**Your goal:** How do the records below read from their first line through the line containing "NECK_SECTIONS = 9"? Write those lines out exactly.
═════ Data section ═════
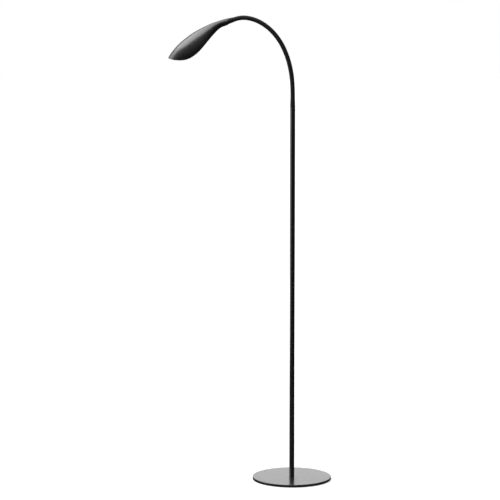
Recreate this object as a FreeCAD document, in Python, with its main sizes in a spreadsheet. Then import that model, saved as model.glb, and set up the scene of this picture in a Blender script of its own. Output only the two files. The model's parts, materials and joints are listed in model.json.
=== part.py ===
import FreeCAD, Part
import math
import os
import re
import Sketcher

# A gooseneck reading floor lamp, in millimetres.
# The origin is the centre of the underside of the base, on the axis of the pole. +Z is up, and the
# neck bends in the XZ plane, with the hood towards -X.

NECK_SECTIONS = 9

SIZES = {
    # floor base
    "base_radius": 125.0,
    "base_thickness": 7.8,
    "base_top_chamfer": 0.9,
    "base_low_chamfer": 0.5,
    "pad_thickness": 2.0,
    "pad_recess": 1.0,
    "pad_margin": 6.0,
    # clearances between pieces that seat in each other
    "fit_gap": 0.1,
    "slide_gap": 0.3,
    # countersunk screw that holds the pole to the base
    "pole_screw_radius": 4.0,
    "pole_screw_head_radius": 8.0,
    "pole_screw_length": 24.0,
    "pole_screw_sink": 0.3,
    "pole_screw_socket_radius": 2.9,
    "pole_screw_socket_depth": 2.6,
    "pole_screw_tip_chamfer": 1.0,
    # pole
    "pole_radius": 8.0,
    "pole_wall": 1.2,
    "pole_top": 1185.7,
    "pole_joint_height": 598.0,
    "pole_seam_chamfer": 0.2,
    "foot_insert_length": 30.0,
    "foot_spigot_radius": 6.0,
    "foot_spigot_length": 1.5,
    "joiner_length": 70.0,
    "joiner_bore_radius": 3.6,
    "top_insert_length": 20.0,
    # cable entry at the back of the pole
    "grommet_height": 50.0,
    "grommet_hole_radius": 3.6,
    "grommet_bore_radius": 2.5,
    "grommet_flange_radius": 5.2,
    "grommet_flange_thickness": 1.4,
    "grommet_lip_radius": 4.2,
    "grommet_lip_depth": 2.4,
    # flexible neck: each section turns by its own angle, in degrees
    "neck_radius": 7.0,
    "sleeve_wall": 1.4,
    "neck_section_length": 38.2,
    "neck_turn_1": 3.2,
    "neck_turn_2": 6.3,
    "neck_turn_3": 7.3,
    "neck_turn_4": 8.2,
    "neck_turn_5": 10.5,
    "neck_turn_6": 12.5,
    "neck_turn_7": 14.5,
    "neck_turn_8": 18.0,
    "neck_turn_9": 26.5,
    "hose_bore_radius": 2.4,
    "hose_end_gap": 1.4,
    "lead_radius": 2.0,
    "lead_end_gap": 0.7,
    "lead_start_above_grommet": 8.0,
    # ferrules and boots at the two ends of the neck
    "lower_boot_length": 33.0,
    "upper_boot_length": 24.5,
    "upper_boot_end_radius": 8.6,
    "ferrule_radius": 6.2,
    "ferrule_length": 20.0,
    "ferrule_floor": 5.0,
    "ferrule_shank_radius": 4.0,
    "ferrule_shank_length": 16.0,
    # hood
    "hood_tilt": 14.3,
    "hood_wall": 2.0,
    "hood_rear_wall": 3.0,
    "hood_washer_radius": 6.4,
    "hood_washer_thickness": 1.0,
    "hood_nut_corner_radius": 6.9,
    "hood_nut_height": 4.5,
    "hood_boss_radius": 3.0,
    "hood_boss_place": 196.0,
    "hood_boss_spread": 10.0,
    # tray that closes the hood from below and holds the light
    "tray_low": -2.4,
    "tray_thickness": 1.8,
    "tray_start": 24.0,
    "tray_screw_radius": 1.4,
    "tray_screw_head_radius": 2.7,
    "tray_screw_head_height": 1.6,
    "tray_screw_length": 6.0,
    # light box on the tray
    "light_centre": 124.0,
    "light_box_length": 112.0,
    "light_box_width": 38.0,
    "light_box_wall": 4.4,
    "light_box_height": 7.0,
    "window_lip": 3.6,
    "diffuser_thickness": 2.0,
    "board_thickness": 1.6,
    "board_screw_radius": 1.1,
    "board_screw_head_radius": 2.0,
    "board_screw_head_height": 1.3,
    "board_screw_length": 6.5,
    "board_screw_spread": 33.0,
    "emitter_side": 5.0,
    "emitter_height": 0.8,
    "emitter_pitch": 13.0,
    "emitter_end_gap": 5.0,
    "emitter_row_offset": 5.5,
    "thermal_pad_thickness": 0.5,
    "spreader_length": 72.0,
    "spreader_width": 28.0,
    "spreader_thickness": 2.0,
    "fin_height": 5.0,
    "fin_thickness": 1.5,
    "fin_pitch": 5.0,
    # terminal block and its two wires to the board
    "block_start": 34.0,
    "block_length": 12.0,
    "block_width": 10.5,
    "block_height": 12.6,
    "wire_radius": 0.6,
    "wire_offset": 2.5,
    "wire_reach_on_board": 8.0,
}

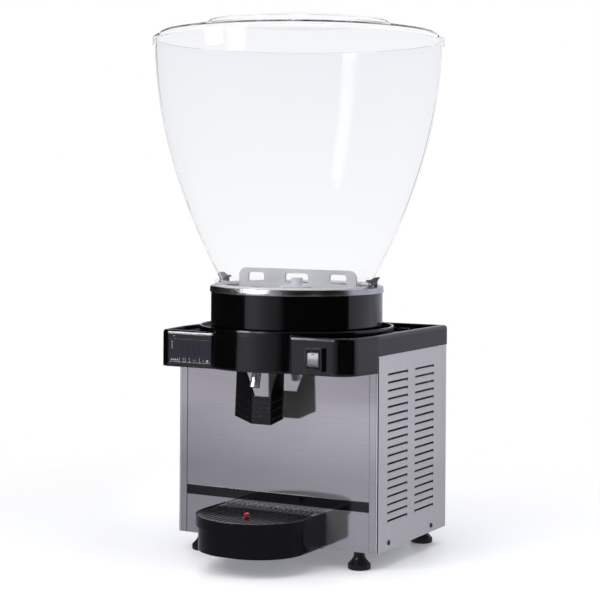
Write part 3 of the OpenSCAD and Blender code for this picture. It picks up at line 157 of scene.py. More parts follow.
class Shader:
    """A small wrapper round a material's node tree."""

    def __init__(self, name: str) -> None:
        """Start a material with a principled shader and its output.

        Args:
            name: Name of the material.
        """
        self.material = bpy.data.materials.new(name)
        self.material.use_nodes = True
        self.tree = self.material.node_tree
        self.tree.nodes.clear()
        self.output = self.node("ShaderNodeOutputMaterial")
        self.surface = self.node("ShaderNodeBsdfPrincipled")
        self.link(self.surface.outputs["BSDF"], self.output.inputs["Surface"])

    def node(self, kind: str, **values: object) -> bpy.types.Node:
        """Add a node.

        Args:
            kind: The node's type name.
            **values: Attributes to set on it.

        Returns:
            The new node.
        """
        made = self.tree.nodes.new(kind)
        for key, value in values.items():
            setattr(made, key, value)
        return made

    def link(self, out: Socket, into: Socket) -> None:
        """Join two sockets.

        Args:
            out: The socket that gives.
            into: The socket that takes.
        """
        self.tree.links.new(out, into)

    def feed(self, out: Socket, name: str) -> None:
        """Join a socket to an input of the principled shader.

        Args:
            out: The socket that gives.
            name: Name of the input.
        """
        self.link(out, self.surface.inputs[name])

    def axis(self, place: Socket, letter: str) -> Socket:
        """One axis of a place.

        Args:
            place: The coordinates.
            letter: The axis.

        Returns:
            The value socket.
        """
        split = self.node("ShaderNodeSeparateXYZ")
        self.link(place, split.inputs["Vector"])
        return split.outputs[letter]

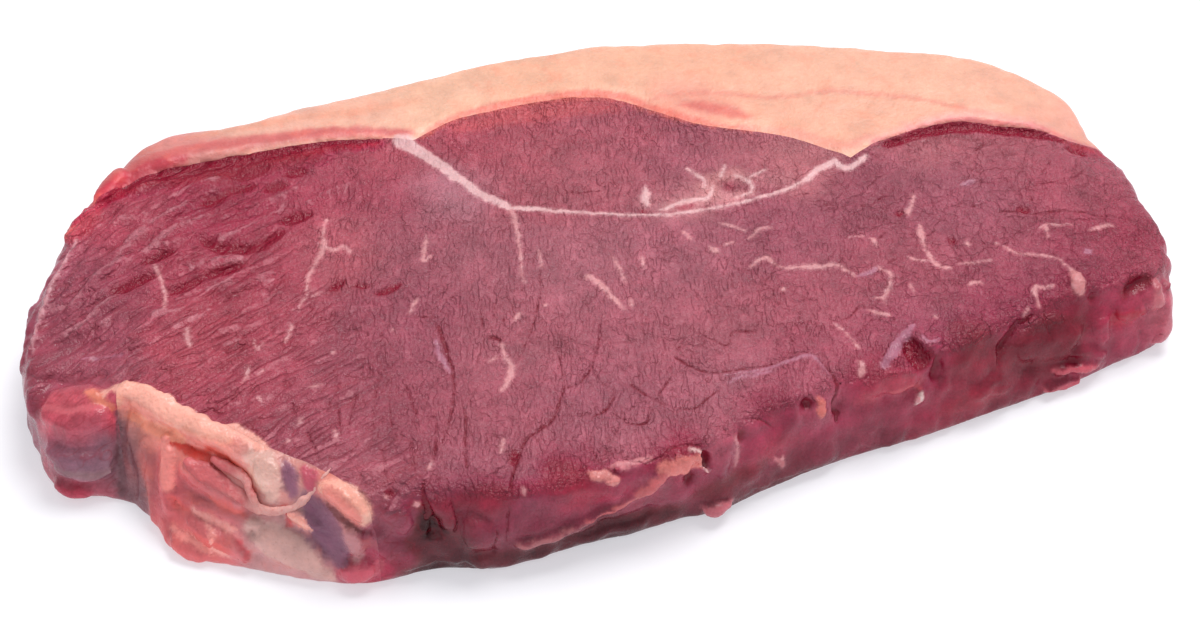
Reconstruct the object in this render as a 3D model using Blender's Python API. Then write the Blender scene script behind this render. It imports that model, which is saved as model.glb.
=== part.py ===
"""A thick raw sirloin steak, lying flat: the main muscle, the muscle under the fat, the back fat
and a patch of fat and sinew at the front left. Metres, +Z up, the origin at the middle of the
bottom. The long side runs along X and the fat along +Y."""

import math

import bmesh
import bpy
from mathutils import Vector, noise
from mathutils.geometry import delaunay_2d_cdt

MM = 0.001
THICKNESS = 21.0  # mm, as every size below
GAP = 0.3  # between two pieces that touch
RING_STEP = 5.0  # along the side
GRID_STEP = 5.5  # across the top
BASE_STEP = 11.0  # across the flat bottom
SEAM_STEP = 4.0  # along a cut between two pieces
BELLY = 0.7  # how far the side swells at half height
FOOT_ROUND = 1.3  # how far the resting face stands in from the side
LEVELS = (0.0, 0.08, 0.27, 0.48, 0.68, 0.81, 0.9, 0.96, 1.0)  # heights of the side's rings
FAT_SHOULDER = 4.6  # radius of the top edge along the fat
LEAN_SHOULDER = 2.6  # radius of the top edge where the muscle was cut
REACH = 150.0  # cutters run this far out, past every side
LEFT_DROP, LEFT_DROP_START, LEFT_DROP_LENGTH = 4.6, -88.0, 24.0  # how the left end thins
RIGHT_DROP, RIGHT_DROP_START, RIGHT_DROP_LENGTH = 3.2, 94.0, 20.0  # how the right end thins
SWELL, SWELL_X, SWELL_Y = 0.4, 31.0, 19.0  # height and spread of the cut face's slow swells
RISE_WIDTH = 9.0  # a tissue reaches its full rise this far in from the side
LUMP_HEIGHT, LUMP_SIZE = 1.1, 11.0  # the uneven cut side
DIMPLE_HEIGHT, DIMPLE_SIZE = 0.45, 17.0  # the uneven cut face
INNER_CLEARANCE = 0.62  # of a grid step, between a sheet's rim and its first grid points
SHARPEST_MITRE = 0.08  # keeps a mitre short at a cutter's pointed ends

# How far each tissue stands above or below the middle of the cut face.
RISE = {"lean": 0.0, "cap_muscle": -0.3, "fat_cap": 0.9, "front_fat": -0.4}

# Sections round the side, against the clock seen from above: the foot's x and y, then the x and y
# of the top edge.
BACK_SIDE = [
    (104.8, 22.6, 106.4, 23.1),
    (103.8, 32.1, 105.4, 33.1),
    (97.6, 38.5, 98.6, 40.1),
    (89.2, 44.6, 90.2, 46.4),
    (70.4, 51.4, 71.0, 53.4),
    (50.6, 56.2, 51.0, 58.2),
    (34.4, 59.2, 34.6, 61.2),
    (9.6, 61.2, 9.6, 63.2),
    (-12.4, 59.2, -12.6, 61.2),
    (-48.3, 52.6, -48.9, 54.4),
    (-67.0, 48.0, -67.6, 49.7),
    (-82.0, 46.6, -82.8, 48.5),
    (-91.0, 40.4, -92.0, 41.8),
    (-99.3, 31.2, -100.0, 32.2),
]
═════
**The solution:**
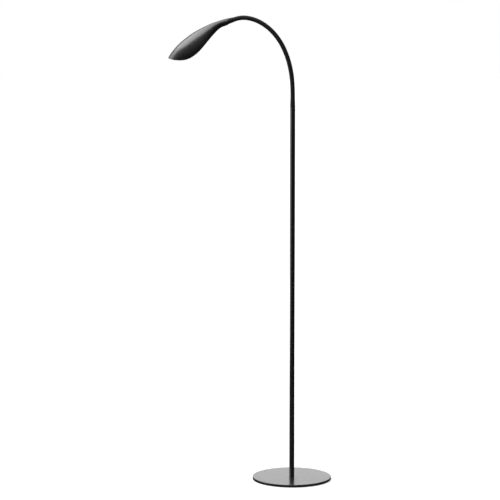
Recreate this object as a FreeCAD document, in Python, with its main sizes in a spreadsheet. Then import that model, saved as model.glb, and set up the scene of this picture in a Blender script of its own. Output only the two files. The model's parts, materials and joints are listed in model.json.
=== part.py ===
import FreeCAD, Part
import math
import os
import re
import Sketcher

# A gooseneck reading floor lamp, in millimetres.
# The origin is the centre of the underside of the base, on the axis of the pole. +Z is up, and the
# neck bends in the XZ plane, with the hood towards -X.

NECK_SECTIONS = 9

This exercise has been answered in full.